Breeding greater awareness
Inevitably, the vast and ongoing inter-generational shift is impacting the way that HNW clients and families think about how they manage their wealth.
Yet the need for wealth planning solutions in Asia has been apparent for the last 15 years or so, and – as roundtable participants noted – the families are now 15 years older.
As a result, some of those families who haven’t put in place effective structures are now facing big problems – especially if the publicity around high-profile and public divorces and family disputes which make their way into newspaper headlines and articles is anything to judge the situation by.
This media coverage shows how many accidents are out there waiting to happen, warned practitioners. But at the same time, these situations highlight the potential for clients to become more aware of the need to start planning properly.
Seeing the real detriment of not planning, or of having a plan not administered in a very robust way, seems to be a catalyst, therefore, for a growing realisation of the need for planning for family businesses and succession issues.

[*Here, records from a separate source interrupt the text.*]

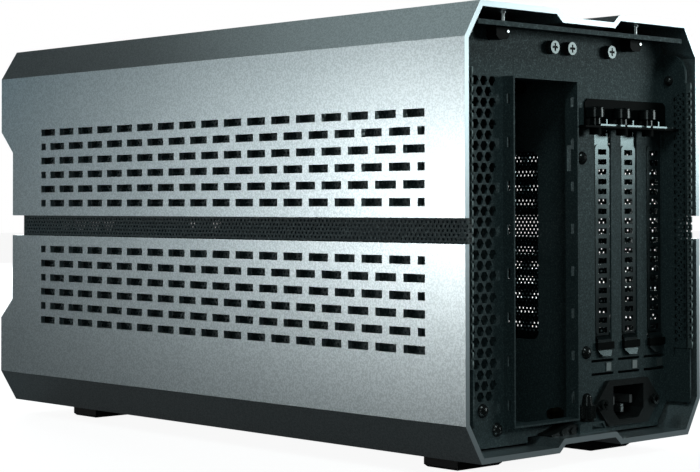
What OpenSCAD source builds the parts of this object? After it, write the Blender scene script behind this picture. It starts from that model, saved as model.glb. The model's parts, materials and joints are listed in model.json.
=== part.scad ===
/* [Case] */
// Width across the two side walls
case_w = 171; // [169:1:185]
// Length from the front face to the open rear edge
case_l = 371; // [362:1:395]
// Height from the table to the top face
case_h = 211; // [207:1:225]
// Height of the feet
foot_h = 7; // [5:0.5:9]
// Thickness of the bent aluminium shells
shell_t = 2.6; // [1.8:0.1:3]
// Height of the lower shell's side, from its underside to the gap
lower_h = 96.6; // [92:0.2:100]
// Open band between the two shells
gap_h = 11.4; // [8:0.2:14]

/* [Shell section] */
// Width of the long chamfers, seen from the rear
chamfer_w = 10.3; // [8:0.1:12]
// Height of the upper chamfers
chamfer_top = 16.5; // [14:0.5:19]
// Height of the lower chamfers
chamfer_bottom = 17.4; // [15:0.2:19]
// Width of the lengthwise trough at its mouth
trough_w = 45; // [42:1:60]
// Width of the trough's floor
trough_floor = 36.4; // [30:0.4:40]
// Depth of the trough
trough_d = 3.7; // [2:0.1:4.5]

/* [Front notch] */
// Depth of the band set back across the front
notch_d = 12.1; // [8:0.1:14]
// Distance from the top face to the upper slope
notch_top = 47.4; // [42:0.2:52]
// Height of the upper slope
notch_slope_top = 12.3; // [8:0.1:16]
// Distance from the underside to the lower slope
notch_bottom = 48.4; // [44:0.2:52]
// Height of the lower slope
notch_slope_bottom = 11.2; // [8:0.1:14]

/* [Shell slots] */
// Length of a slot
slot_l = 13.6; // [10:0.2:14]
// Solid web between two slots of a row
slot_web = 4.6; // [3:0.1:6]
// Height of a slot
slot_h = 3.8; // [2:0.1:5]
// Distance between two rows
slot_row_pitch = 8; // [6:0.1:8.4]
// Rows in each shell
slot_rows = 6; // [3:1:6]
// Slots in a full row
slots_per_row = 17; // [8:1:17]
// Rear edge of the shell to the first slot
slot_rear = 24.5; // [18:0.5:30]
// Edge of the gap to the nearest row's centre, upper shell
slot_edge_upper = 7; // [5:0.2:9]
// Edge of the gap to the nearest row's centre, lower shell
slot_edge_lower = 7.6; // [5:0.2:9]

/* [Chassis] */
// Thickness of the steel sheet
sheet_t = 1; // [0.8:0.1:1.4]
// Rear wall's outer face, ahead of the shells' rear edge
wall_recess = 16; // [14:0.5:22]
// Thickness of the perforated side panels
mesh_t = 0.8; // [0.5:0.1:1.2]
// Space between a shell's side and the side panel
mesh_gap = 2.5; // [2:0.1:4]
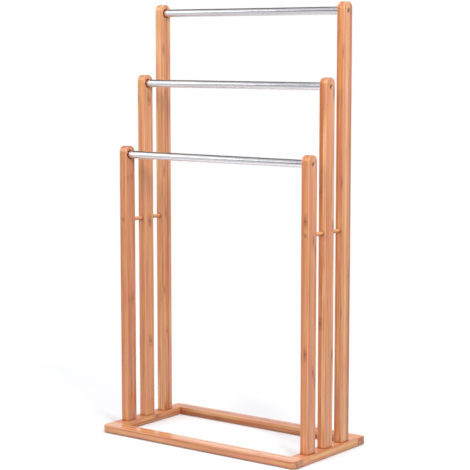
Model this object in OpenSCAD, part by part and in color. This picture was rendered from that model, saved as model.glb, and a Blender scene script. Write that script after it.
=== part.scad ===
// Free-standing towel rack. A flat bamboo base frame carries six bamboo posts, three at each
// end. Three steel tube rails join them in pairs and step up from front to back.
// Millimetres. X runs along the rails, Y from front to back and Z up. The floor is Z = 0, and
// X = Y = 0 is the middle of the base.

/* [Base frame] */
// Width of the base, along the rails
base_w = 496; // [400:1:900]
// Depth of the base, front to back
base_d = 256; // [250:1:340]
// Width of each base member, seen from above
member_w = 30; // [28:1:36]
// Thickness of the base members
member_t = 16; // [14:1:20]
// Radius of the base's outer corners, seen from above
corner_r = 9; // [5:0.5:12]
// Rounding of the base's outer edges
base_edge = 2; // [0.5:0.5:3]
// Rounding of the edges around the base's opening
inner_edge = 1.5; // [0.5:0.5:3]

/* [Posts] */
// Thickness of a post, along the rails
post_w = 18; // [15:0.5:20]
// Depth of a post, front to back
post_d = 30; // [26:1:34]
// Height of the back posts above the floor
rack_h = 900; // [700:1:1200]
// Height lost from each pair of posts to the next one in front
top_step = 147.5; // [60:0.5:180]
// Distance between neighbouring posts, centre to centre
post_pitch = 60; // [50:1:70]
// Distance from the base's end to the outer face of the posts
post_inset = 7; // [6:0.5:8]
// Radius of the arched shoulders on top of a post
shoulder_r = 12.5; // [8:0.5:12.5]
// Rounding of the posts' long edges
post_edge = 2.5; // [1:0.5:4]

/* [Rails] */
// Outside diameter of a rail
rail_d = 16; // [12:0.5:18]
// Wall thickness of a rail
rail_wall = 1; // [0.8:0.1:1.5]
// Distance from the top of a post down to its rail's centre
rail_drop = 17.5; // [15:0.5:40]
// Depth of the socket a rail end sits in
socket_depth = 4; // [2:0.5:6]
// Gap around the rail in its socket
socket_gap = 0.9; // [0.1:0.1:1.2]

/* [Cross dowels] */
// Diameter of the dowel that ties a side's three posts
cross_d = 8; // [6:0.5:9]
// Height of that dowel above the floor
cross_z = 449; // [150:1:520]
// How far the dowel's end sits inside the front post's face
cross_recess = 0.8; // [0:0.1:2]

/* [Fittings] */
// Thickness of the pads under the base
pad_t = 1.2; // [1:0.1:4]
// Diameter of the pads under the base
pad_d = 16; // [12:1:20]
// Thread diameter of the rail screws
rail_screw_d = 5; // [4:0.5:6]
// Length of the rail screws
rail_screw_l = 25; // [20:1:26]
// Head diameter of the rail screws
rail_head_d = 10; // [9:0.5:12]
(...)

Enforcement actions are another way to help clients realise the implications of poor planning, added participants.
Cultural influences
The hierarchical structure of many Asian families is another significant contributor the the lack of action being taken by these clients in terms of wealth planning.

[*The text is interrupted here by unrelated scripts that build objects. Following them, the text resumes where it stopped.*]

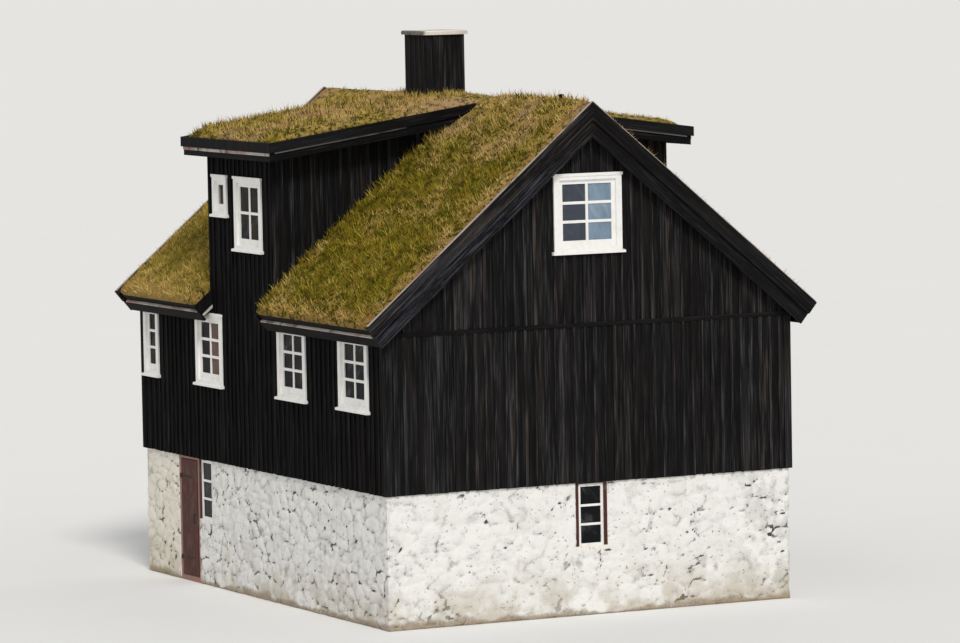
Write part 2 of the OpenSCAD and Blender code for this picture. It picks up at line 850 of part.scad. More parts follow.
chimney_cap();
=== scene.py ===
"""Looks of the turf house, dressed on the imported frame.

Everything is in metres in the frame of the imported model: X across the gables, Y along the
ridge, Z up from the lowest ground. The photographed gable faces -Y and the long side with
the basement door faces -X.
"""
import logging
import math
import random
from dataclasses import dataclass
from enum import Enum
from functools import lru_cache
from typing import Any, Iterable, Iterator, Sequence, Union

import bmesh
import bpy
from mathutils import Matrix, Vector, noise


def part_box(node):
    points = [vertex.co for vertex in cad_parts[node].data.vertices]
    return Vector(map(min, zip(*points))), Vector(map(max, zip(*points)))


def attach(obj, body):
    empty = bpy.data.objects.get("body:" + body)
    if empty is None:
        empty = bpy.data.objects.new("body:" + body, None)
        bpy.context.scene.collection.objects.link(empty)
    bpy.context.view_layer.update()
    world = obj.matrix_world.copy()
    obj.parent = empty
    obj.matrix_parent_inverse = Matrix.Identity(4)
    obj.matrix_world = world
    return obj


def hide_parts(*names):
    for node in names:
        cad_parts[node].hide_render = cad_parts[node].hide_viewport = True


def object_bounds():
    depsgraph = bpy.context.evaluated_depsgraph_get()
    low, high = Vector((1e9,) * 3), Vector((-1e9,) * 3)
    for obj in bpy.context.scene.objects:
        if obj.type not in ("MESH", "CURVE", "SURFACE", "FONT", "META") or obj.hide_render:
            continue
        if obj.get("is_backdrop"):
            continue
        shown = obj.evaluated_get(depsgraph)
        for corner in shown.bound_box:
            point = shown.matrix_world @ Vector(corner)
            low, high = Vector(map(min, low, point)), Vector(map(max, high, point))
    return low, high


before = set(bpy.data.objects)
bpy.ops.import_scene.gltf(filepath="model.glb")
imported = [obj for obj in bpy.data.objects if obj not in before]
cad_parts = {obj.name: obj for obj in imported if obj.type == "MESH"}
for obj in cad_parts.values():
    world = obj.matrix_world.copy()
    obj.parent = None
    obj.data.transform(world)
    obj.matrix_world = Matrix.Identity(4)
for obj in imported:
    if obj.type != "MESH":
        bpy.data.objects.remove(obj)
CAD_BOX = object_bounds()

log = logging.getLogger("turf_house")

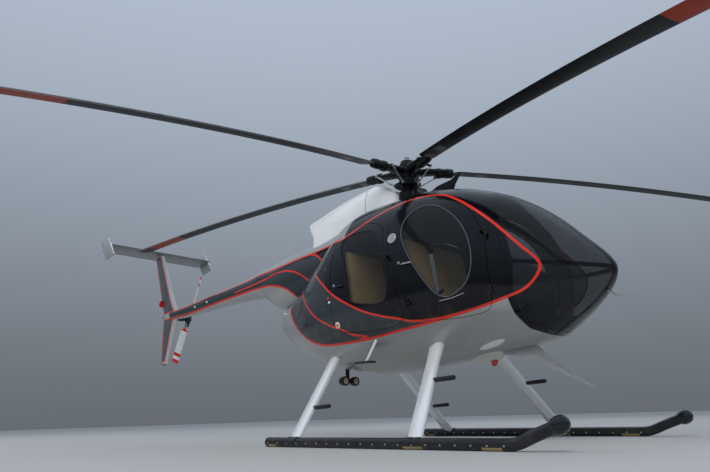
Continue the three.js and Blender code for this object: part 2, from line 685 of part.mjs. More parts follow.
for (let k = 0; k < BLADES; k++) {
  const angle = THREE.MathUtils.degToRad(BLADE_AZIMUTH + 72 * k);
  const lagged = angle + THREE.MathUtils.degToRad(BLADE_LAG);
  const out = V(Math.cos(lagged), Math.sin(lagged), 0);
  const lead = V(-Math.sin(lagged), Math.cos(lagged), 0);
  const hingeAt = V(Math.cos(angle), Math.sin(angle), 0).multiplyScalar(200);
  const feather = THREE.MathUtils.degToRad(
    CYCLIC * Math.cos(angle - THREE.MathUtils.degToRad(CYCLIC_AT)),
  );
  const section = (r, chord, thick) =>
    foil(thick).map(([t, side]) => {
      const ahead = (t + 0.27) * chord;
      const up = side * chord;
      const drop = BLADE_CONE * r + BLADE_DROOP * (r / ROTOR_RADIUS) ** DROOP_POWER;
      return hingeAt
        .clone()
        .addScaledVector(out, r - 200)
        .addScaledVector(lead, ahead * Math.cos(feather) - up * Math.sin(feather))
        .add(V(0, 0, ahead * Math.sin(feather) + up * Math.cos(feather) - drop));
    });
  const spans = [BLADE_ROOT + 60, 1000, 1450, 1950, 2500, 3050, 3550, ROTOR_RADIUS];
  const rootAt = (r, h) => {
    const drop = BLADE_CONE * r + BLADE_DROOP * (r / ROTOR_RADIUS) ** DROOP_POWER;
    return hingeAt.clone().addScaledVector(out, r - 200).add(V(0, 0, h - drop));
  };
  const blade = joined(
    loft(spans.map((r) => section(r, BLADE_CHORD, 0.12))),
    bar(rootAt(BLADE_ROOT - 120, 0), rootAt(BLADE_ROOT + 150, 0), 84, 16, V(0, 0, 1)),
  );
  const socket = hubReach(angle);
  add(`main_blade_${k + 1}`, placed(blade.subtract(socket), toRotor), 0x2a2b2e, rotor);
}
// What the hub's grip takes up, a little larger.
function hubReach(angle) {
  const out = V(Math.cos(angle), Math.sin(angle), 0);
  const at = (r, h) => V(0, 0, h).addScaledVector(out, r);
  return rod(at(300, -2), at(BLADE_ROOT - 90 + GAP, -5), 46 + GAP, 12, 38 + GAP);
}

// Landing gear
function strut(leg) {
  const foot = V(leg.foot, -TRACK, SKID_R);
  const belly = V(leg.top.x, -leg.top.y, leg.top.z);
  const along = V(0, 0, 0).subVectors(belly, foot).multiplyScalar(1.25);
  const ring = (share, chord, thick) => {
    const centre = foot.clone().addScaledVector(along, share);
    const across = V(0, along.z, -along.y).normalize();
    return foil(thick / chord).map(([t, side]) =>
      centre.clone().add(V((t + 0.45) * chord, 0, 0)).addScaledVector(across, side * chord),
    );
  };
  const stepAt = foot.clone().addScaledVector(along, leg.step);
  const body = joined(
    loft([ring(0, 132, 50), ring(0.1, 130, 50), ring(0.72, 128, 56), ring(1, 172, 88)]),
    rod(V(leg.foot - 75, -TRACK, SKID_R), V(leg.foot + 75, -TRACK, SKID_R), SKID_R + 9, 18),
    rod(stepAt, stepAt.clone().add(V(245, 0, 12)), 19, 12),
  );
  const cut = rod(V(leg.foot - 300, -TRACK, SKID_R), V(leg.foot + 300, -TRACK, SKID_R), SKID_R + GAP, 18);
  const ground = box(-2000, 3000, -2000, 2000, -200, 0);
  return body.subtract(cut).subtract(ground).subtract(keepOff);
}
for (const leg of LEGS) {
  const made = strut(leg);
  add(`leg_${leg.name}_right`, made, 0xc3c6c8);
  add(`leg_${leg.name}_left`, mirrored(made), 0xc3c6c8);
}
const skidStraight = rod(V(SKID_REAR_X, -TRACK, SKID_R), V(1630, -TRACK, SKID_R), SKID_R, 18);
const skidNose = tube(
  [
    V(1615, -TRACK, SKID_R), V(1665, -TRACK, SKID_R + 3), V(1720, -TRACK, SKID_R + 16),
    V(1800, -TRACK, SKID_R + 49), V(1975, -TRACK, SKID_R + 112),
  ],
  SKID_R - 0.5, 14, 6,
);
const skid = joined(skidStraight, skidNose, ball(V(1990, -TRACK, SKID_R + 119), 56));
add("skid_right", skid, 0x26272a);
add("skid_left", mirrored(skid), 0x26272a);

// Fittings
const LOWER_CUTTER = [[1310, 745], [1350, 700], [1730, 400], [1702, 402], [1240, 640], [960, 700], [950, 760]];
add("lower_wire_cutter", prism(LOWER_CUTTER, -4, 4).subtract(keepOff), 0xb4b7ba);
const UPPER_CUTTER = [[478, 2200], [515, 2330], [696, 2422], [714, 2410], [636, 2325], [778, 2200]];
add("upper_wire_cutter", prism(UPPER_CUTTER, -5, 5).subtract(keepOff), 0x17181a);
const lamps = joined(
  rod(V(-700, -211, 560), V(-610, -211, 560), 50, 20),
  rod(V(-700, -105, 560), V(-610, -105, 560), 50, 20),
  box(-690, -660, -211, -105, 548, 572),
  rod(V(-675, -158, 560), V(-675, -158, 800), 20, 12),
);
add("landing_lights", lamps.subtract(keepOff), 0x2b2c2e);
const step = joined(
  rod(V(110, -540, 960), V(-40, -604, 690), 14, 12),
  box(-130, 60, -650, -560, 676, 692),
);
add("side_step_right", step.subtract(keepOff), 0xb9bcbe);

export default helicopter;
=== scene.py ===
"""Looks of a light five-blade turbine helicopter parked on its skids.

Metres, nose along +X, port along +Y. Tables are in metres from the cabin's own datum,
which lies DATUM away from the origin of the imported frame.
"""

import logging
import math
from dataclasses import dataclass, field
from enum import Enum
from typing import Iterable, Optional, Sequence, Union

import bpy
import numpy as np
from mathutils import Matrix, Vector


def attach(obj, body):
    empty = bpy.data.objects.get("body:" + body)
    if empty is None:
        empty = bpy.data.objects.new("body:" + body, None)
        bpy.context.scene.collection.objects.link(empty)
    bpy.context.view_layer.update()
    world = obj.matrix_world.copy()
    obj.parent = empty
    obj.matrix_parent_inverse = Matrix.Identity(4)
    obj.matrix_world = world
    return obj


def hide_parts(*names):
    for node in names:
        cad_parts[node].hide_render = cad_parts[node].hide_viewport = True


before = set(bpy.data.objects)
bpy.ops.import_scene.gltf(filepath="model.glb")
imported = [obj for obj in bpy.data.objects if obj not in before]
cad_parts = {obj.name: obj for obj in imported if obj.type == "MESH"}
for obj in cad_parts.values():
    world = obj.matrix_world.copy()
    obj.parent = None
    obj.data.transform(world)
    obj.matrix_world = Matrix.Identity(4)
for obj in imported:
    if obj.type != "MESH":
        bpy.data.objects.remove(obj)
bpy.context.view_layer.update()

LOG = logging.getLogger("helicopter")
DATUM = np.array([0.685, 0.228, 0.0])
Point = Sequence[float]
Outline = Sequence[Sequence[float]]
Piece = bpy.types.Object
RIGHT, LEFT = -1, 1
SIDES = ((RIGHT, "right"), (LEFT, "left"))


class Body(Enum):
    """The rigid bodies that pieces ride on."""

    AIRFRAME = "airframe"
    ROTOR = "main_rotor"
    TAIL_ROTOR = "tail_rotor"
    FRONT_RIGHT = "front_door_right"
    FRONT_LEFT = "front_door_left"
    REAR_RIGHT = "rear_door_right"
    REAR_LEFT = "rear_door_left"


class Slot(Enum):
    """The record's material slots."""

    SILVER = "silver_paint"
    BLACK = "black_paint"
    WHITE = "white_paint"
    SLATE = "slate_paint"
    GLASS = "tinted_glass"
    BLADE = "blade_black"
    ROTOR = "rotor_metal"
    ALLOY = "bare_alloy"
    SKID = "skid_black"
    STEEL = "hot_steel"
    LEATHER = "seat_leather"
    TRIM = "cabin_trim"
    CARPET = "carpet"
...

For example, said practitioners, in many family meetings, sons, daughters and other family members simply agree with with the views of the patriarch. This stems from a culture of following orders without question.
By comparison, there tends to be more discussion among family members, in a family-office type environment, in Europe and the US.

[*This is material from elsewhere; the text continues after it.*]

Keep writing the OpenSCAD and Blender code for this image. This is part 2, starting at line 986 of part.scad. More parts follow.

It is also often the case in Asia that children don’t really know much about the family wealth or business in any detail. Or they just don’t want to ask.
Raising standards
Disputes and cultural characteristics simply highlight the pressing need for the frontline to do more – meaning becoming more knowledgeable and engaged in the solutions available to facilitate this wealth shift, as well as having more proactive conversations with their clients.
Some participants proposed more supervision, to give a benchmark and therefore floor to how advisers must conduct themselves and ensure they offer appropriate solutions to clients.
A concern raised, however, was that regulations or global standards alone won’t achieve what is required.
Ultimately, without proper education, there will be increasing instances of clients not understanding the structures they are buying – or as a worst-case – structures being mis-sold.
For example, said practitioners, it has been the case that many HNW clients end up having multiple BVIs because they think this is the best way to manage their assets, or because this is what their friends have done. Some HNW individuals might even consider them to be status symbols based on the way they have been portrayed by some advisers.
The education that many advisers need, both for themselves and their clients, includes making clients realise the implications of not planning or using certain wealth planning tools. For example, if they have their account in their personal name, then this is a public account, not a private one – given that when they die, whether they do or don’t have a will, the account will go in front of the probate court in Singapore.
An approach that one large bank said it has brought in to monitor and manage the interactions with clients in relation to wealth planning solutions, is an internal policy stating that an authorised specialist must be involved in any planning and structuring. This puts it in the hands of the wealth planners, rather than the RMs.
The aim is to get the right person in front of the client at an early stage to avoid any potential for mis-understanding, mis-managed expectations, or mis-selling.
Regulatory drivers
The need for wealth planning, along with advisers who can discuss options and solutions in the right ways, is greater today than ever before.
Regardless of any improvements in the global economic environment which may or may not be on the horizon, the current spotlight stemming from recent crises on tax and transparency will remain amid the new regulatory and compliance minefield.
In relation to this, costs will rise in line with the greater complexity – which is something the industry will most likely need to absorb, agreed participants.
A further trend which presents a challenge to the industry is the fact that solutions are getting much more bespoke in the way they are structured. This is creating a significant shift away from standardised documents being used for any solutions of material value.
As a result, warned practitioners, either ignoring the problems, or hoping they will go away, cannot be part of any client’s strategy.